Further, older vehicles consume more fuel as compared to newer vehicles with modern technology. It is estimated that that the amount of petrol consumed nationally could reduce by about 5%, if older (>10-15 years of age) vehicles are replaced by newer vehicles.
It is estimated that if more than 15 year old Two-Wheelers are replaced with new Two Wheelers, Passenger Cars and Commercial Vehicles in these Seven States, which would obviously have better Fuel efficiency, then the total fuel saving would be in the tune of 7,862 million litres of saving per annum. This translates to about Rs 490,000 Crores of saving for the country.
Fleet Modernization programme could contribute to reduction of annual Operation & Maintenance costs by 8-10% and periodic maintenance costs by 20-25%. It is estimated that approximately 8-10% of annual O&M costs and 20-25% of periodic maintenance costs of highways can be attributed to vehicular related factors, such as overloading, poorly maintained vehicles, etc. Old and poorly maintained vehicles contribute a proportion of these costs.

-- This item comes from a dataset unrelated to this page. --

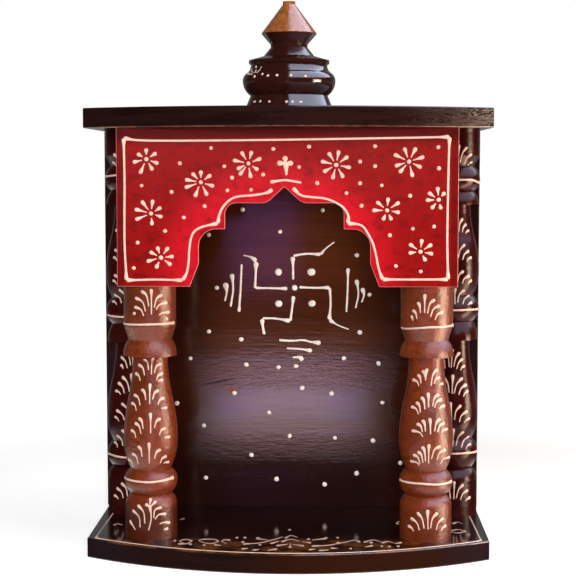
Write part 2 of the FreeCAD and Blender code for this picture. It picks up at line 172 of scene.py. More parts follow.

It is estimated that currently less than 1% of vehicle population is retired annually in India, but none of these vehicles is officially de-registered. A majority (70-80%) of these vehicles is more than 15 years of age and is scrapped on account of accident, old age or government norms.
Existence of such old fleet affects the image of the country, which is the world’s second largest two wheeler and bus manufacturing country, seventh largest commercial vehicle manufacturer and sixth largest passenger vehicle manufacturer.
Other Approaches for supplementing the Modern Fleet Scheme
In order to discourage people from running old polluting vehicles, the rate of road tax and rate of premium on motor vehicle insurance could be increased progressively with the age of the vehicle.